Un aspetto più interessante della complessa questione dell'immigrazione è relativo agli effetti che le alternative di governo degli ultimi venti anni hanno prodotto sugli immigrati. Questi ultimi, indipendentemente dalle posizioni politiche, subiscono un effetto tragicomico, fantozziano. Durante i governi di centrosinistra l'immigrazione ha trovato una maggiore accoglienza e disponibilità;  quando la destra ha governato il fenomeno ha subito una maggiore repressione. Dal punto di vista degli immigrati quindi prima si è avuto un accesso più libero con la conseguenza che, economicamente, è aumentata l'offerta di lavoro. Questo aumento dell'offerta di lavoro ha favorito la possibilità di comprimere il costo del lavoro. Quando ha governato la destra, alla diminuzione delle retribuzioni per un eccesso di offerta si è aggiunta la necessità di lavorare in nero, con la riduzione dei diritti e dei salari.
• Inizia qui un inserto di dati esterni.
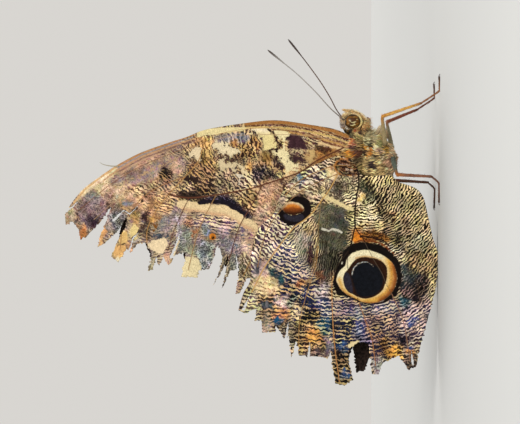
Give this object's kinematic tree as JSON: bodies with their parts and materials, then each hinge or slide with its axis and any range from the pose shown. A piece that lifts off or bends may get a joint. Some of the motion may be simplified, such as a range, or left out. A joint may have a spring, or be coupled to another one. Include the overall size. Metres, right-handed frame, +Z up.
{
  "type": "owl butterfly",
  "caption": "Owl butterfly at rest with worn wings shut over its back, life-size, a large eyespot on each hindwing.",
  "frame": {"origin": "on the floor under the middle of the whole animal, feelers included", "axes": "+Z up from the floor, the way the wings stand; +X towards the head; the animal's right side faces -Y"},
  "size_m": [0.0837, 0.0306, 0.0894],
  "materials": {
    "body_fur": "short soft brown fur",
    "eye_facets": "glossy amber brown with darker bands",
    "leg_horn": "satin orange-brown horn with pale scales",
    "tongue_horn": "glossy dark brown horn",
    "forewing_scales": "matte scales in cream, tan and dark brown",
    "hindwing_scales": "matte scales, finely rippled in cream on purple-grey and brown"
  },
  "bodies": {
    "root": {"head": "body_fur", "thorax": "body_fur", "abdomen": "body_fur", "eye_right": "eye_facets", "palp_right": "body_fur", "antenna_right": "leg_horn", "forewing_right": "forewing_scales", "hindwing_right": "hindwing_scales", "foreleg_right": "leg_horn", "midleg_femur_right": "leg_horn", "midleg_tibia_right": "leg_horn", "midleg_tarsus_right": "leg_horn", "hindleg_femur_right": "leg_horn", "hindleg_tibia_right": "leg_horn", "hindleg_tarsus_right": "leg_horn", "eye_left": "eye_facets", "palp_left": "body_fur", "antenna_left": "leg_horn", "forewing_left": "forewing_scales", "hindwing_left": "hindwing_scales", "foreleg_left": "leg_horn", "midleg_femur_left": "leg_horn", "midleg_tibia_left": "leg_horn", "midleg_tarsus_left": "leg_horn", "hindleg_femur_left": "leg_horn", "hindleg_tibia_left": "leg_horn", "hindleg_tarsus_left": "leg_horn", "proboscis": "tongue_horn"}
  },
  "joints": []
}
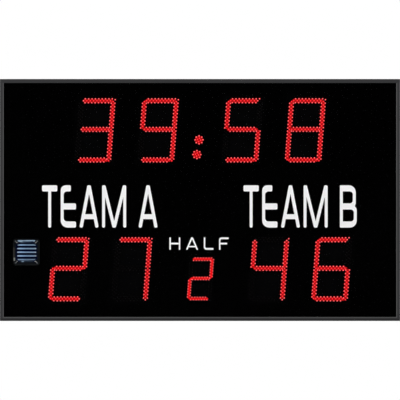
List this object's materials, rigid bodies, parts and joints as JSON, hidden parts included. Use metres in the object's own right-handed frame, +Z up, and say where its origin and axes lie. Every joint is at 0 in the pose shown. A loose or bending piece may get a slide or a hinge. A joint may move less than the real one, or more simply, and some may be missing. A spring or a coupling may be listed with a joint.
{
  "type": "electronic scoreboard",
  "caption": "Wall-hung LED scoreboard: slim metal frame, smoked window, slanted red segment digits, louvred horn, and a connector bay with a flap below.",
  "frame": {"origin": "centre of the back face of the wall rail, which lies on the wall", "axes": "+X to the right as the display is read, +Y into the wall, +Z up; the display faces -Y"},
  "size_m": [1.5, 0.1159, 0.9074],
  "materials": {
    "case_grey": "fine satin powder coat, dark grey",
    "rear_sheet": "textured dark grey coat",
    "smoked_window": "smoked, satin polycarbonate",
    "black_rubber": "matt",
    "black_circuit": "black solder mask",
    "zinc_sheet": "zinc plated",
    "mill_aluminium": "mill finish",
    "black_plastic": "moulded, slight gloss",
    "louvre_blue": "glossy blue grey",
    "grey_plastic": "moulded",
    "bright_steel": "bright zinc or nickel",
    "green_circuit": "green solder mask",
    "switch_red": "glossy",
    "lead_black": "smooth jacket",
    "ribbon_grey": "ribbed jacket",
    "led_red": "lit LED",
    "label_white": "printed film"
  },
  "bodies": {
    "case": {"clock_colon": "black_circuit", "clock_digit_minutes": "black_circuit", "clock_digit_seconds": "black_circuit", "clock_digit_ten_minutes": "black_circuit", "clock_digit_ten_seconds": "black_circuit", "clock_rail_lower": "mill_aluminium", "clock_rail_upper": "mill_aluminium", "clock_ribbon": "ribbon_grey", "connector_bay": "zinc_sheet", "controller_board": "green_circuit", "corner_cleat_bottom_left": "zinc_sheet", "corner_cleat_bottom_right": "zinc_sheet", "corner_cleat_top_left": "zinc_sheet", "corner_cleat_top_right": "zinc_sheet", "data_lead": "lead_black", "data_socket": "grey_plastic", "flap_hinge_pin": "bright_steel", "flap_magnet": "bright_steel", "frame_bottom": "case_grey", "frame_left": "case_grey", "frame_right": "case_grey", "frame_top": "case_grey", "front_window": "smoked_window", "hanger_rail": "mill_aluminium", "horn_bezel": "black_plastic", "horn_driver": "grey_plastic", "horn_flare": "black_plastic", "horn_lead": "lead_black", "horn_louvre": "louvre_blue", "horn_screw_bottom_left": "bright_steel", "horn_screw_bottom_right": "bright_steel", "horn_screw_top_left": "bright_steel", "horn_screw_top_right": "bright_steel", "mains_lead": "lead_black", "pairing_button_housing": "black_plastic", "period_bracket": "zinc_sheet", "period_digit": "black_circuit", "power_inlet": "black_plastic", "power_lead": "lead_black", "power_supply": "mill_aluminium", "power_switch_housing": "black_plastic", "radio_receiver": "grey_plastic", "rear_panel": "rear_sheet", "rear_stiffener_left": "zinc_sheet", "rear_stiffener_right": "zinc_sheet", "score_digit_left_tens": "black_circuit", "score_digit_left_units": "black_circuit", "score_digit_right_tens": "black_circuit", "score_digit_right_units": "black_circuit", "score_rail_lower": "mill_aluminium", "score_rail_upper": "mill_aluminium", "score_ribbon": "ribbon_grey", "wall_buffer_left": "black_rubber", "wall_buffer_right": "black_rubber", "wall_rail": "mill_aluminium", "window_gasket": "black_rubber"},
    "flap": {"bay_flap": "case_grey"},
    "drawer": {"fuse_drawer": "black_plastic"},
    "rocker": {"power_rocker": "switch_red"},
    "button": {"pairing_button": "switch_red"}
  },
  "joints": [
    {"name": "flap_hinge", "type": "hinge", "parent": "case", "child": "flap", "pos_m": [0.5, -0.0297, -0.752], "axis": [1, 0, 0], "range_deg": [0, 105]},
    {"name": "drawer_slide", "type": "slide", "parent": "case", "child": "drawer", "axis": [0, 0, -1], "range_m": [0, 0.014]},
    {"name": "rocker_pivot", "type": "hinge", "parent": "case", "child": "rocker", "pos_m": [0.492, -0.05, -0.6705], "axis": [0, 1, 0], "range_deg": [0, 20]},
    {"name": "button_press", "type": "slide", "parent": "case", "child": "button", "axis": [0, 0, 1], "range_m": [0, 0.0018], "stiffness_N_per_m": 600, "springref_m": -0.0008}
  ]
}
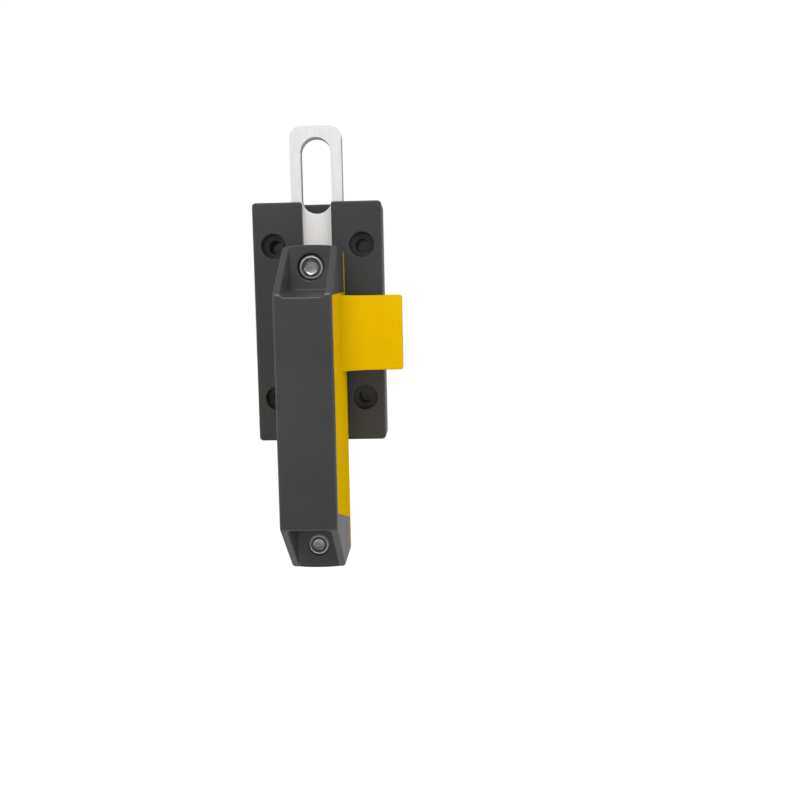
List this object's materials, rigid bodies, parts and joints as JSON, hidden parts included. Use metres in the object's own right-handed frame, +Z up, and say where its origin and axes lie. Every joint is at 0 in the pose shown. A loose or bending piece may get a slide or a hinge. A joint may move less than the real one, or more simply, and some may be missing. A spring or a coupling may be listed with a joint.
{
  "type": "safety interlock door handle actuator",
  "caption": "Door-side actuator of a safety interlock switch: black base with a pull-out steel padlock slide, turning black grip and yellow tongue.",
  "frame": {"origin": "centre of the four mounting holes, on the back face of the base", "axes": "+Z up along the door, -Y out of the front, +X towards the tongue as drawn"},
  "size_m": [0.0691, 0.0844, 0.1978],
  "materials": {
    "base_black": "fine moulded grain",
    "cover_black": "fine moulded grain",
    "grip_black": "satin moulded",
    "actuator_yellow": "satin moulded, bright yellow",
    "slide_steel": "brushed lengthwise",
    "screw_steel": "bright stainless",
    "bright_steel": "ground and polished",
    "bush_plastic": "plain bearing plastic",
    "insert_brass": "turned",
    "target_grey": "potted"
  },
  "bodies": {
    "base": {"base_housing": "base_black", "back_cover": "cover_black", "cover_screws": "screw_steel", "front_bush": "bush_plastic", "rear_bush": "bush_plastic", "hub_washer": "bush_plastic", "stop_pin": "screw_steel", "index_balls": "bright_steel", "index_springs": "screw_steel", "slide_stop_pin": "screw_steel", "slide_detent_ball": "bright_steel", "slide_detent_spring": "screw_steel", "slide_detent_plug": "screw_steel"},
    "slide": {"lockout_slide": "slide_steel"},
    "handle": {"grip_shell": "grip_black", "actuator_body": "actuator_yellow", "spindle": "bright_steel", "spindle_screw": "screw_steel", "spindle_washer": "screw_steel", "index_disc": "bright_steel", "retaining_ring": "screw_steel", "grip_screw_top": "screw_steel", "grip_screw_bottom": "screw_steel", "insert_top": "insert_brass", "insert_bottom": "insert_brass", "coded_target": "target_grey", "target_cover": "actuator_yellow"}
  },
  "joints": [
    {"name": "handle_turn", "type": "hinge", "parent": "base", "child": "handle", "pos_m": [0, -0.02, -0.0052], "axis": [0, 1, 0], "range_deg": [0, 90]},
    {"name": "slide_travel", "type": "slide", "parent": "base", "child": "slide", "axis": [0, 0, 1], "range_m": [-0.03, 0]}
  ]
}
Insomma destra e sinistra fanno, insieme, un ottimo servizio alle imprese (che “domandano” il lavoro) e un pessimo servizio agli immigrati (che “offrono” il lavoro) e agli operai italiani concorrenti degli immigrati: la sinistra con il suo ingenuo e suicida liberalismo, la destra con il suo cinico e consapevole modo di produzione per sopraffazione.

In conclusione non si può dire se la politica della sinistra o quella della destra sull'immigrazione siano una preferibile e l'altra no; certamente per gli immigrati in entrambi i casi, anche se per ragioni diverse, gli effetti sono gli stessi: duro lavoro e pessima qualità della vita. Le differenze si hanno nelle questioni elettorali, dove, finora, le legittime scelte politiche della sinistra sono state punite dall'elettorato.